Se sentó al final de la sala del seminario, que estaba llena. Le daba igual quién hablara, o acerca de qué. Se presentó para poder pensar. O no pensar.
Resultó ser la ponencia de Julia McBride. Allí estaba ella, sentada tras una mesa y flanqueada por sus estudiantes, Angela a la derecha y Chad a la izquierda. La moderadora, una mujer escocesa con un fuerte acento, los presentó, y los estudiantes se esforzaron por no parecer orgullosos y aterrorizados cuando se citaron sus exiguos logros, mientras Julia, serena, bebía agua embotellada de un vaso. El debate se titulaba «Más cuerpos modernos tempranos».

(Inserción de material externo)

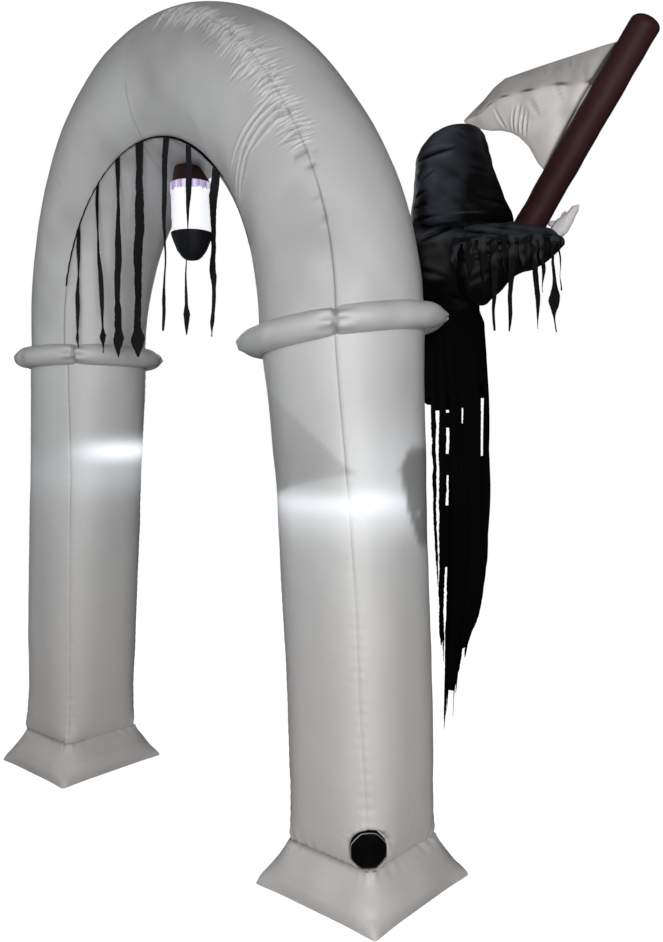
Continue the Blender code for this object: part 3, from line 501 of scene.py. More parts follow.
# %% The bow's seams and section
SPRING_Z = 1.621
INNER_SPAN, INNER_RISE = 0.5297, 0.6627
OUTER_SPAN, OUTER_RISE = 0.8057, 1.0398
SOFFIT_FLAT = 0.145
BowStray = namedtuple("BowStray", "turn inner_shift outer_shift seam_y")
BOW_STRAY = (
    BowStray(0.0, 0.0014, 0.016, 0.1950),
    BowStray(14.0, 0.000, 0.015, 0.1935),
    BowStray(26.0, 0.000, 0.000, 0.192),
    BowStray(39.0, 0.000, -0.016, 0.192),
    BowStray(57.0, 0.000, -0.009, 0.192),
    BowStray(75.0, 0.000, 0.000, 0.192),
    BowStray(90.0, 0.000, 0.003, 0.192),
    BowStray(105.0, 0.000, 0.012, 0.192),
    BowStray(120.0, 0.000, 0.025, 0.192),
    BowStray(135.0, 0.000, 0.036, 0.191),
    BowStray(150.0, 0.002, 0.045, 0.189),
    BowStray(165.0, 0.006, 0.050, 0.186),
    BowStray(180.0, 0.012, 0.051, 0.181),
)
BOW_BLUR = 4.0


def bow_seams(along):
    """Inner and outer seam seen from the front, on two half ellipses, and their distance from the middle."""
    degrees = np.degrees(along)
    inner = np.stack([INNER_SPAN * np.cos(along), SPRING_Z + INNER_RISE * np.sin(along)], axis=-1)
    outer = np.stack([OUTER_SPAN * np.cos(along), SPRING_Z + OUTER_RISE * np.sin(along)], axis=-1)
    inner[..., 0] += read_smooth(BOW_STRAY, "inner_shift", degrees, BOW_BLUR)
    outer[..., 0] += read_smooth(BOW_STRAY, "outer_shift", degrees, BOW_BLUR)
    return inner, outer, read_smooth(BOW_STRAY, "seam_y", degrees, BOW_BLUR)


def panel_turns(seam_turns, count, crowd=0.72):
    """Turns round a tube, panel by panel: even shares less a sine of themselves crowd towards each seam."""
    share = np.arange(count) / count
    share = share - crowd * np.sin(2.0 * math.pi * share) / (2.0 * math.pi)
    starts = np.stack(seam_turns, axis=-1)
    ends = np.concatenate([starts[..., 1:], starts[..., :1] + 2.0 * math.pi], axis=-1)
    turns = starts[..., None] + (ends - starts)[..., None] * share
    return turns.reshape(*turns.shape[:-2], -1)


def seam_distance(turn, seam_turns, radius):
    """Distance from the nearest seam: the least gap in turn, either way round, times the radius."""
    gaps = np.stack([np.abs(turn - at[:, None]) for at in seam_turns])
    return np.minimum(gaps, 2.0 * math.pi - gaps).min(axis=0) * radius


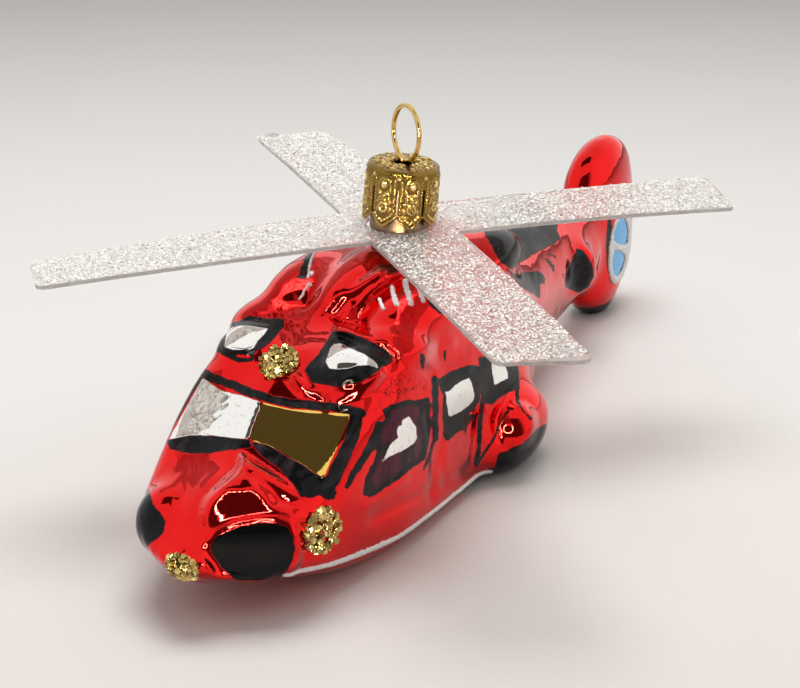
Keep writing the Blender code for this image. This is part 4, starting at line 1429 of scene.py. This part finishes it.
class CapBuilder(Operator):
    """Presses the embossed crown cap"""
    bl_idname = "ornament.cap"
    bl_label = "Crown cap"

    def execute(self, context):
        pitch = 2.0 * math.pi / CAP_TABS
        half = pitch / 2.0 - CAP_SLIT_HALF_WIDTH
        shares = np.linspace(-1.0, 1.0, CAP_TAB_COLUMNS)
        turns = (np.arange(CAP_TABS)[:, None] * pitch + shares * half).ravel()
        shares = np.tile(shares, CAP_TABS)
        wall = self.wall(shares * half * CAP_OUTER_RADIUS, shares)
        radii, heights, outs, ups, reliefs = (
            np.concatenate(pair) for pair in zip(wall, self.top(turns)))
        radii, heights = radii + outs * reliefs, heights + ups * reliefs
        bm = bmesh.new()
        raised = bm.verts.layers.float.new("raised")
        grid = []
        for rows in zip(radii, heights, reliefs):
            line = []
            for turn, radius, height, rise in zip(turns, *rows):
                place = Vector((radius * math.cos(turn), radius * math.sin(turn), height)) * MM
                line.append(bm.verts.new(CAP_FRAME @ place))
                line[-1][raised] = rise
            grid.append(line)
        for row, (low, high) in enumerate(zip(grid, grid[1:])):
            for k in range(len(turns)):
                n = (k + 1) % len(turns)
                if row >= CAP_TAB_ROWS or n % CAP_TAB_COLUMNS:
                    bm.faces.new((low[k], low[n], high[n], high[k]))
        cap = new_piece("embossed_cap", bm, None, pressed_gold(context.scene.ornament))
        thickened(cap, CAP_SHEET)
        settle(cap)
        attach(cap, "ornament")
        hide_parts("cap")
        return {"FINISHED"}

    def wall(self, across, shares):
        """Rows from the tips to the top edge: radii, heights, ways out, ways up and relief."""
        wall_top = CAP_HEIGHT - CAP_EDGE_RADIUS
        tips = CAP_TAB_SHOULDER * np.abs(shares) ** 1.3
        tab = [tips + (CAP_SLIT_TOP - tips) * k / CAP_TAB_ROWS for k in range(CAP_TAB_ROWS)]
        above = [np.full_like(tips, CAP_SLIT_TOP + (wall_top - CAP_SLIT_TOP) * k / CAP_WALL_ROWS)
                 for k in range(CAP_WALL_ROWS)]
        heights = np.stack(tab + above)
        pillow = CAP_PILLOW * (1.0 - shares ** 2)
        tip_rim = np.clip(1.0 - (heights - tips) / CAP_RIM_WIDTH, 0.0, 1.0) * CAP_RIM_HEIGHT
        relief = np.maximum(tab_relief(np.broadcast_to(across, heights.shape), heights), tip_rim)
        bends = [k * math.pi / 14.0 for k in range(7)]
        outs = np.array([1.0] * len(heights) + [math.cos(a) for a in bends])
        ups = np.array([0.0] * len(heights) + [math.sin(a) for a in bends])
        bend_heights = [np.full_like(tips, wall_top + CAP_EDGE_RADIUS * math.sin(a)) for a in bends]
        bend_relief = [tab_relief(across, h) * math.cos(a) for a, h in zip(bends, bend_heights)]
        radii = [CAP_INNER_RADIUS - CAP_EDGE_RADIUS + CAP_EDGE_RADIUS * out + pillow * out
                 for out in outs]
        level = np.ones_like(tips)
        return (np.stack(radii), np.concatenate([heights, np.stack(bend_heights)]),
                outs[:, None] * level, ups[:, None] * level,
                np.concatenate([relief, np.stack(bend_relief)]))

    def top(self, turns):
        """Rings of the pebbled top, from its edge to the square hole: as wall gives them."""
        chance = random.Random(9)
        hole = CAP_HOLE_HALF_SIDE / np.maximum(np.abs(np.cos(turns)), np.abs(np.sin(turns)))
        edge = CAP_INNER_RADIUS - CAP_EDGE_RADIUS
        rings = np.stack([edge + (hole - edge) * k / CAP_TOP_RINGS
                          for k in range(1, CAP_TOP_RINGS + 1)])
        x, y = rings * np.cos(turns), rings * np.sin(turns)
        relief = np.zeros_like(rings)
        for _ in range(CAP_PEBBLES):
            turn = chance.uniform(0.0, 2.0 * math.pi)
            far = math.sqrt(chance.uniform(0.1, 1.0)) * (edge + 0.2)
            size = chance.uniform(*CAP_PEBBLE_SIZES)
            raise_dome(relief, x, y, (far * math.cos(turn), far * math.sin(turn)),
                       (size, size * chance.uniform(0.6, 1.0)),
                       chance.uniform(*CAP_PEBBLE_HEIGHTS))
        level = np.ones_like(rings)
        relief[-1] = relief[-2] = 0.0
        return rings, level * CAP_HEIGHT, level * 0.0, level, relief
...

Thomas no estaba escuchando. De vez en cuando captaba alguna frase, una cita por lo general, pero aunque comprendía las palabras, no captaba lo que significaban. La ponencia de Chad, que se valió de los gemelos Dromio en Comedia de equivocaciones para decir algo acerca de como la identidad del Renacimiento (o, como él prefería decir, el periodo moderno temprano) se conformaba por la ropa, fue la menos profesional de las tres, aunque parecía lo suficientemente eficiente. Pero mientras que la ponencia de Chad parecía querer reinventar la rueda, sustituyendo el fervor por el conocimiento profundo, la fiesta de presentación en sociedad era claramente para la ponencia de Angela. Habló de los botones de la ropa: su fabricación en el periodo, los distintos estilos, que eran indicadores del estatus y la filiación y la manera en que «servían de portalones entre lo público y lo privado». Una parte de Thomas quiso echarse a reír, pero cuanto más hablaba, más atrayente le resultaba el tema, y cuando procedió a señalar algunos de los «momentos cumbre de los botones» en las obras, finalizando con el agonizante Lear diciendo «Desabrochad este botón. Gracias», Thomas ya estaba convencido. Le recordó lo que le había gustado de la investigación, cuando un pequeño detalle inadvertido se convertía en un fulcro sobre el que toda la obra parecía girar, de modo tal que ese detalle era percibido como algo nuevo y revelador. Durante unos instantes, la ponencia de Angela llenó la mente de Thomas de historia y literatura y de la importancia del cuerpo, no de su enfermedad.